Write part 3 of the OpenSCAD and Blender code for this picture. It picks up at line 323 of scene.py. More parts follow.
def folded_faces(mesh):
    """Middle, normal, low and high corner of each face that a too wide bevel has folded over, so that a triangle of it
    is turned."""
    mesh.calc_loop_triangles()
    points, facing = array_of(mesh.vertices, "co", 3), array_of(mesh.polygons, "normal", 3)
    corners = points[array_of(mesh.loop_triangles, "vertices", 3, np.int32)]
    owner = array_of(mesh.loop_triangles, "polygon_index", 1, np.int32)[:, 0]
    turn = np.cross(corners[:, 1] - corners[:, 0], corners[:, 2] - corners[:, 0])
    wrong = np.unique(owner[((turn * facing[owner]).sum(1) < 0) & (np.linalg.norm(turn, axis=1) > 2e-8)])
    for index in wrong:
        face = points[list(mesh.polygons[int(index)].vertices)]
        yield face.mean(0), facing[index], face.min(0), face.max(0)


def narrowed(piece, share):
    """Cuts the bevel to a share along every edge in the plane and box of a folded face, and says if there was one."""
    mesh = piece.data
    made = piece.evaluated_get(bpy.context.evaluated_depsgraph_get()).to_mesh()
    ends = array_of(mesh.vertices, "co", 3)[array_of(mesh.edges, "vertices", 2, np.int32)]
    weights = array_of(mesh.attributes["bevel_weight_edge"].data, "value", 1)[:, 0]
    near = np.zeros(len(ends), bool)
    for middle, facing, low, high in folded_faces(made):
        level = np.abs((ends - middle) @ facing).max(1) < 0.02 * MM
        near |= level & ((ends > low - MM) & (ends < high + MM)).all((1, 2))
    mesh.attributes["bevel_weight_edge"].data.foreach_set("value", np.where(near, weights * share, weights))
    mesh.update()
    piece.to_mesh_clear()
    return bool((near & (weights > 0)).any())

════

**CHALLENGE**
Please reproduce the entire listing, exactly as shown.

**THE RESULT**
Write part 3 of the OpenSCAD and Blender code for this picture. It picks up at line 323 of scene.py. More parts follow.
def folded_faces(mesh):
    """Middle, normal, low and high corner of each face that a too wide bevel has folded over, so that a triangle of it
    is turned."""
    mesh.calc_loop_triangles()
    points, facing = array_of(mesh.vertices, "co", 3), array_of(mesh.polygons, "normal", 3)
    corners = points[array_of(mesh.loop_triangles, "vertices", 3, np.int32)]
    owner = array_of(mesh.loop_triangles, "polygon_index", 1, np.int32)[:, 0]
    turn = np.cross(corners[:, 1] - corners[:, 0], corners[:, 2] - corners[:, 0])
    wrong = np.unique(owner[((turn * facing[owner]).sum(1) < 0) & (np.linalg.norm(turn, axis=1) > 2e-8)])
    for index in wrong:
        face = points[list(mesh.polygons[int(index)].vertices)]
        yield face.mean(0), facing[index], face.min(0), face.max(0)


def narrowed(piece, share):
    """Cuts the bevel to a share along every edge in the plane and box of a folded face, and says if there was one."""
    mesh = piece.data
    made = piece.evaluated_get(bpy.context.evaluated_depsgraph_get()).to_mesh()
    ends = array_of(mesh.vertices, "co", 3)[array_of(mesh.edges, "vertices", 2, np.int32)]
    weights = array_of(mesh.attributes["bevel_weight_edge"].data, "value", 1)[:, 0]
    near = np.zeros(len(ends), bool)
    for middle, facing, low, high in folded_faces(made):
        level = np.abs((ends - middle) @ facing).max(1) < 0.02 * MM
        near |= level & ((ends > low - MM) & (ends < high + MM)).all((1, 2))
    mesh.attributes["bevel_weight_edge"].data.foreach_set("value", np.where(near, weights * share, weights))
    mesh.update()
    piece.to_mesh_clear()
    return bool((near & (weights > 0)).any())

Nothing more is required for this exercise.